Concerns in respect of Article 14 being overly cumbersome and whether it was in fact disincentivising salvors were raised. Accordingly, in 1999 the Special Compensation P&I Clause (SCOPIC) was introduced into the LOF contract. SCOPIC sought to simplify matters by introducing a tariff to calculate the salvor’s special compensation together with an uplift fixed at 25%. Article 13 awards will be discounted by 25% of the amount by which any Article 13 award exceeds the SCOPIC remuneration.
It is important to note that the incorporation of the SCOPIC clause is optional under the LOF contract and must be incorporated by way of reference. If SCOPIC is not incorporated, Article 14 will apply, if relevant. If SCOPIC is incorporated but not invoked, Article 14 will not apply.
Once SCOPIC is invoked, an owner must provide SCOPIC security in the sum of $3m within 2 working days of the clause being invoked. SCOPIC remuneration is payable for the sum in excess of the traditional salvage award under Article 13. As it is assessed by reference to an agreed tariff of daily hire rates for equipment and personnel, it is essential that a Special Casualty Representative (SCR) is appointed in order to monitor operations and costs.
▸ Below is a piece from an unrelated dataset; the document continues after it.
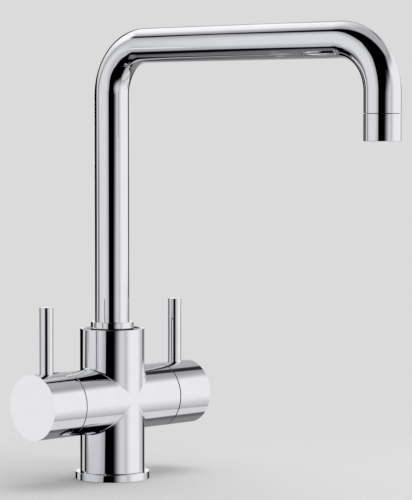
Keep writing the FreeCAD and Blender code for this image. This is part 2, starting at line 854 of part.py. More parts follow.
def mixer_discs():
    """A fixed disc with three ports, and a moving disc with a recess that joins them."""
    fixed = disc("mixer_fixed_blank", 1, MIXER_FIXED, "MixerDiscThick", "MixerDiscRad")
    ports = port_rods("disc_port", "PortRad", MIXER_FIXED, "MixerDiscThick")
    piece("mixer_fixed_disc", bored("mixer_fixed_disc", fixed, ports))
    moving = disc("mixer_moving_blank", 1, MIXER_MOVING, "MixerDiscThick", "MixerDiscRad")
    middle = rod("recess_middle", "PortRad", "RecessDeep", (MIXER_MOVING, "0", "ArmHeight"), "+X")
    reach = rod("recess_reach", "PortRad", "RecessDeep",
                (MIXER_MOVING, "0", "ArmHeight + PortRing"), "+X")
    link = block("recess_link", "RecessDeep", "2 * PortRad", "PortRing",
                 (f"{MIXER_MOVING} + RecessDeep / 2", "0", "ArmHeight"))
    piece("mixer_moving_disc", bored("mixer_moving_disc", moving, [middle, reach, link]))


def mixer_valve_housing():
    inner = "MixerDiscRad + RunClear"
    piece("mixer_valve_housing", turned("mixer_valve_housing", "X", [
        ("MixerBaseTop", inner),
        ("MixerBaseTop", "MixerRad"),
        ("ArmMouth", "MixerRad"),
        ("ArmMouth", "MixerNeckRad"),
        ("MixerNeckEnd", "MixerNeckRad"),
        ("MixerNeckEnd", "SpindleRad + RunClear"),
        (f"{MIXER_FOOT} + MixerFootThick + RunClear", "SpindleRad + RunClear"),
        (f"{MIXER_FOOT} + MixerFootThick + RunClear", inner),
    ], ARM_AXIS))


def mixer_ring_nut():
    """The threaded ring in the arm's mouth that presses the mixing valve on its seat."""
    blank = turned("ring_nut_blank", "X", [
        ("ArmMouth", "MixerNeckRad + RunClear"),
        ("ArmMouth", "ArmMouthRad"),
        ("NutEnd", "ArmMouthRad"),
        ("NutEnd", "MixerNeckRad + RunClear"),
    ], ARM_AXIS)
    x = "NutEnd - NutSlotDeep / 2"
    across = block("nut_slot_across", "NutSlotDeep", "2 * ArmMouthRad", "NutSlotWide",
                   (x, "0", "ArmHeight - NutSlotWide / 2"))
    upright = block("nut_slot_upright", "NutSlotDeep", "NutSlotWide", "2 * ArmMouthRad",
                    (x, "0", "ArmHeight - ArmMouthRad"))
    piece("mixer_ring_nut", bored("mixer_ring_nut", blank, [across, upright]))


def handles():
    """The two handles are alike outside, and each drives its own valve."""
    for name, side, foot_start, foot_thick, foot_rad in (
        ("filter", -1, FILTER_FOOT, "FilterFootThick", "FilterDiscRad"),
        ("mixer", 1, MIXER_FOOT, "MixerFootThick", "MixerFootRad"),
    ):
        glide_ring(name + "_glide_ring", side)
        handle_cap(name + "_handle_cap", side)
        lever(name + "_lever", side)
        grub_screw(name + "_grub_screw", side)
        spindle(name + "_spindle", side, foot_start, foot_thick, foot_rad)
        spindle_o_ring(name + "_spindle_o_ring", side)


def build_all():
    base_ring()
    base_seal()
    tap_body()
    spout_collar()
    spout_foot()
    foot_o_rings()
    washer("lower_slip_ring", "NoseRad + RunClear", "BossRad", "BossTop",
           "FootBottom - DiscGap")
    washer("upper_slip_ring", "TubeRad", "SocketRad - RunClear", "FootTop",
           "NeckBottom - DiscGap")
    spout_tubes()
    nozzle_insert()
    nozzle_sleeve()
    aerator_screen()
    aerator_housing()
    washer("aerator_washer", "WasherBore", "AeratorRad", "AeratorTop", "WasherTop", OUTLET_AXIS)
    filter_outlet_tip()
    handles()
    filter_seat_seal()
    filter_discs()
    filter_valve_housing()
    mixer_port_seals()
    mixer_valve_base()
    mixer_discs()
    mixer_valve_housing()
    mixer_ring_nut()


def check_all():
    """Stop if an object failed or a piece isn't one valid shape."""
    for obj in doc.Objects:
        if "Invalid" in obj.State or "Error" in obj.State:
            raise RuntimeError(f"{obj.Label} failed: {obj.State}")
    for node, obj in pieces.items():
        shape = obj.Shape
        if shape.isNull() or not shape.isValid() or not shape.Solids:
            raise RuntimeError(f"{node} has no valid solid")


def export_all():
    os.makedirs("parts", exist_ok=True)
    for node, obj in pieces.items():
        obj.Shape.exportStep(f"parts/{node}.step")
        print(f"{node}: {len(obj.Shape.Solids)} solid, {obj.Shape.Volume:.1f} mm3")


build_all()
doc.recompute()
check_all()
export_all()
print(f"{len(pieces)} pieces")
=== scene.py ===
# %% [markdown]
# # A three way kitchen tap in mirror chrome
#
# The tap's construction comes ready as a frame of plain solids, each in its real place. This
# lesson puts the visible pieces over it as clean, smooth meshes and gives every piece its finish.
# Everything is in metres, +Z is up, the spout reaches towards -Y, and the origin is on the
# trunk's axis at the deck.

# %% Load the frame
import json
import math

import bmesh
import bpy
from mathutils import Matrix, Vector


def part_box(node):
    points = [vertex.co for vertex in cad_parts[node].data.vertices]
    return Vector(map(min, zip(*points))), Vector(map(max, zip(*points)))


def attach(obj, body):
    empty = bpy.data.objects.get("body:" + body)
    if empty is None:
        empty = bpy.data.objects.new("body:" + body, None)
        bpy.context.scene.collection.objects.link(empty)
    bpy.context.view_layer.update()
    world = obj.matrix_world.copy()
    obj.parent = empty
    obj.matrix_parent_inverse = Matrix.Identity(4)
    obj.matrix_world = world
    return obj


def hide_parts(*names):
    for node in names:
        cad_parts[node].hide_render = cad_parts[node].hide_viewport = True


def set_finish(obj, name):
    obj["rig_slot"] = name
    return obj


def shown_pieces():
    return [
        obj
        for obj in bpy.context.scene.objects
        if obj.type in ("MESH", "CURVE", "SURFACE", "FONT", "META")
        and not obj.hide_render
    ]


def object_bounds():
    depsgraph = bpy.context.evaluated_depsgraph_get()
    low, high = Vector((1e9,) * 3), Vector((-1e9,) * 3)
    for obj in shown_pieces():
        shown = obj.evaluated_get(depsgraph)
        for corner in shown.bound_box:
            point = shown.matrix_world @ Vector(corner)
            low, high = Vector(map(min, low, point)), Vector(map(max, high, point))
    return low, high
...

Engaging an Special Casualty Representative
The SCR must be appointed from the SCR Panel. The SCR is normally appointed by the P&I club on behalf of the owner of the ship. The SCR performs this role on behalf of all parties and their insurers, including all property interests. Similar to the salvor, the SCR is to use their best endeavours to assist in the salvage of the ship and the property thereon, and in so doing, to prevent and minimise damage to the environment. However, the salvage master remains in overall charge of the operation, makes all final decisions as to what they think is best and remains responsible for the operation.
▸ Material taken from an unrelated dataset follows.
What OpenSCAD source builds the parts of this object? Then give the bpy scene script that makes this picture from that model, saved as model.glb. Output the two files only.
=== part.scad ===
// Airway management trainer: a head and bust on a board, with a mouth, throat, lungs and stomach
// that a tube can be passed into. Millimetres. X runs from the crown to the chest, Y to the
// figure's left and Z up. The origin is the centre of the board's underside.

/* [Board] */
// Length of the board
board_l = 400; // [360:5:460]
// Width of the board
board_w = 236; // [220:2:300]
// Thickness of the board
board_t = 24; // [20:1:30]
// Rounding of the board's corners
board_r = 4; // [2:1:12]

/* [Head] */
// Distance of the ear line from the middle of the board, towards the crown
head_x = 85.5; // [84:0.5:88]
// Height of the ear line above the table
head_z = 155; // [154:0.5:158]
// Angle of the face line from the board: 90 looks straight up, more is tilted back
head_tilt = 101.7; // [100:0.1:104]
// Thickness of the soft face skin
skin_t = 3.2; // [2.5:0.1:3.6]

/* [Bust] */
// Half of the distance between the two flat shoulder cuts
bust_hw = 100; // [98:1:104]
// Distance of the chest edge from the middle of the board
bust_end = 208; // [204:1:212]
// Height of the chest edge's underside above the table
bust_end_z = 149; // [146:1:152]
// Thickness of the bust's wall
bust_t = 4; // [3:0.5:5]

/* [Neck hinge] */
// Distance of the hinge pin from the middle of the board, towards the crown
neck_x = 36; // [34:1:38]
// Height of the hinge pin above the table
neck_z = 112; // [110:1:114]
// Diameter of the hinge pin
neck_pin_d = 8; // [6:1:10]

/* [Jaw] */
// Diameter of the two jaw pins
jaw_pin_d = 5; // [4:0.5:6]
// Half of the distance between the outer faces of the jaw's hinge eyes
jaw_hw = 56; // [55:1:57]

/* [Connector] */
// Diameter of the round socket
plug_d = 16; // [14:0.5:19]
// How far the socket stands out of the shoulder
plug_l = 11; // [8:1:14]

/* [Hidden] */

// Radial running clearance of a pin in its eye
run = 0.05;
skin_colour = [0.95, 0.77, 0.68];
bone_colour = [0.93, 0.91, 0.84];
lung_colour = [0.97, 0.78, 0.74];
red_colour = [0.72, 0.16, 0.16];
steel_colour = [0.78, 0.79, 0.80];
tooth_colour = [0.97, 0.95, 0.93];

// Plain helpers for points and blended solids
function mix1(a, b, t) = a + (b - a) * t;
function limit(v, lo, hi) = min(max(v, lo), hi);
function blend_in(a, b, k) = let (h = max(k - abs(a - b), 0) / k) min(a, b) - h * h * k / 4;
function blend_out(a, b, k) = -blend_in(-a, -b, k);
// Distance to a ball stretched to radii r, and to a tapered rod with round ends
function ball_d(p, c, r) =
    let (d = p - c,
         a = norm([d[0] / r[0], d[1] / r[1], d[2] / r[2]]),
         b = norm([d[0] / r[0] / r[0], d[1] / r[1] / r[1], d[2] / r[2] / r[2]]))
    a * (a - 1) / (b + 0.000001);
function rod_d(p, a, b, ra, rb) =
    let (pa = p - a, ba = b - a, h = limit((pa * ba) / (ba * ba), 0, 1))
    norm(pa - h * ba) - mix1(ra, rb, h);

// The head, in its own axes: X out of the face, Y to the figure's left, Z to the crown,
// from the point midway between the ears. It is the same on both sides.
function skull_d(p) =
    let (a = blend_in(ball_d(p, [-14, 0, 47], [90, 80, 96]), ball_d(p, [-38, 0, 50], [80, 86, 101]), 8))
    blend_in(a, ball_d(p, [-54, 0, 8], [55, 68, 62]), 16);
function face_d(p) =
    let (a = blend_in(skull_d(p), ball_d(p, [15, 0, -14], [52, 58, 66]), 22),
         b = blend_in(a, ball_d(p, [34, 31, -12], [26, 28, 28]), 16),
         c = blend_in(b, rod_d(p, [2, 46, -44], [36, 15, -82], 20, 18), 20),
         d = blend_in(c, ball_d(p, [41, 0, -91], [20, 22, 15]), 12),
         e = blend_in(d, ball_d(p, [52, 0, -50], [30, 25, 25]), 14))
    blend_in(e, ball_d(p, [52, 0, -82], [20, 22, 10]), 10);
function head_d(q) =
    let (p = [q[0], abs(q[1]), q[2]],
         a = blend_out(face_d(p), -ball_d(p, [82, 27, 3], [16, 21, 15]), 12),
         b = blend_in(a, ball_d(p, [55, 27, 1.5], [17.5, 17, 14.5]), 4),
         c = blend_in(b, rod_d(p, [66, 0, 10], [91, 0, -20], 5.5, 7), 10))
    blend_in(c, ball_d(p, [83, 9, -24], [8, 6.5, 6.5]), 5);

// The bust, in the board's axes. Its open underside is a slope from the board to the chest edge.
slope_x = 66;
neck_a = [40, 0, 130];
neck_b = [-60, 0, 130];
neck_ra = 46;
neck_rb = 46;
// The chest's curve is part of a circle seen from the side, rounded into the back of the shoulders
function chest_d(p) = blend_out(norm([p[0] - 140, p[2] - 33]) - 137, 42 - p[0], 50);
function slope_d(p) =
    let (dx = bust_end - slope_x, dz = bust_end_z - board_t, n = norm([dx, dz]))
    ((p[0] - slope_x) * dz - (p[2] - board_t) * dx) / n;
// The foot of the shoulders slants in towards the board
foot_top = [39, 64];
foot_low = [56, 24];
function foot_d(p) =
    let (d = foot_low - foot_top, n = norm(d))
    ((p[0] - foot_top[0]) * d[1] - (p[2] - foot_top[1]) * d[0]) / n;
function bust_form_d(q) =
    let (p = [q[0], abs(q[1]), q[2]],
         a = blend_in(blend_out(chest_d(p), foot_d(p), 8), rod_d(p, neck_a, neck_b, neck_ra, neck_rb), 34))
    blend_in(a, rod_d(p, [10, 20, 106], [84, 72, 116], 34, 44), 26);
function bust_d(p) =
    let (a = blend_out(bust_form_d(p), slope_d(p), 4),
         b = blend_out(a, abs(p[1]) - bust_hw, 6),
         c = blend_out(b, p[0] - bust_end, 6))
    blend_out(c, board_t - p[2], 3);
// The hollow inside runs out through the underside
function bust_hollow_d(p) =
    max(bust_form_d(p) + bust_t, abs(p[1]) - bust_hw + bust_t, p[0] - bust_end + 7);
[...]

The role of the SCR is to monitor the salvage services and liabilities and provide a final salvage report which forms the basis for settlement of any claim for SCOPIC remuneration which the salvor might have against the ship owner. Day to day the SCR will work with and scrutinise the salvage master’s plan and check the accuracy of the daily progress reports and the daily running cost sheet. An SCR should be appointed as soon as SCOPIC is invoked to ensure that they are present at the casualty from the outset. The objective is for the SCR to be fully conversant with the operation and conditions; to be available to consult with the salvage master and to be able to comment and assist as necessary. It is expected that the SCR will be aboard during any major salvage activity.
Manifests should be provided to them at the time of their appointment so that analysis of the various International Maritime Dangerous Goods (IMDG) cargoes can commence whilst mobilising. The volatility of the various dangerous goods carried on board mega box ships can and does cause serious problems for salvors. The SCR will work closely with the salvage master to identify the potential risks from the various cargoes and ensure that suitable measures and actions are promptly taken.
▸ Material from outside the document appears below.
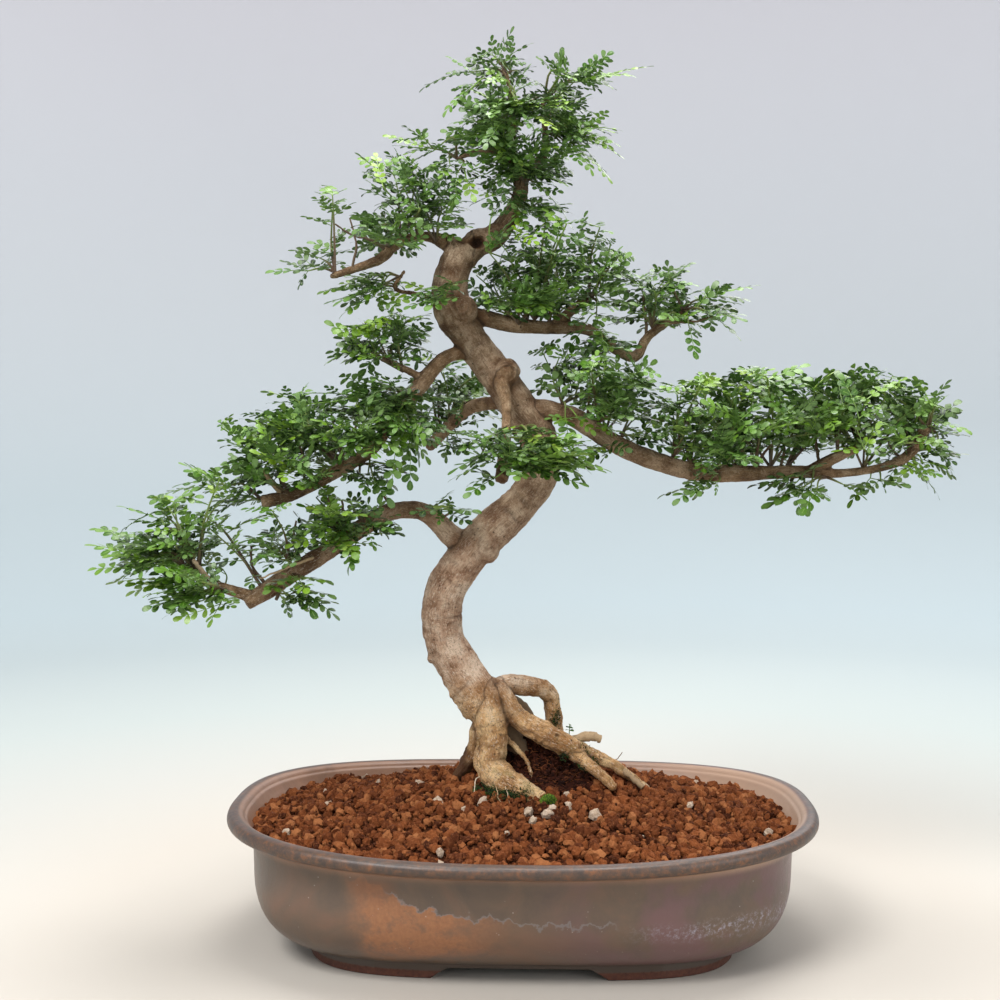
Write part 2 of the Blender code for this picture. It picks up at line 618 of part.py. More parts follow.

Parameters of the a Special Casualty Representative
The SCR has a duty to report, observe and consult with the salvage master and to endorse and circulate the salvage master’s daily salvage reports to interested parties. If the SCR disapproves of the way the salvage operation is being conducted, or the type or number of craft, personnel and equipment being used, they should inform the salvage master in writing as soon as possible and, if not satisfied with the salvage master’s daily salvage report, publish a dissenting report to be issued to all parties. Likewise, the SCR should also endorse and circulate the final salvage report to interested parties.
However, the SCR has no power to direct the salvage master to employ more or less resources in the salvage operation and this decision must remain at the salvage master’s discretion. The SCR similarly cannot bind the owner of a ship or cargo to any particular course of action.
The SCR must not be requested by any party, nor volunteer themselves, to provide expert opinion either during the operation or subsequently which would undermine the independence of the role. An SCR can give evidence of fact with regard to salvage issues, but should not give evidence of opinion.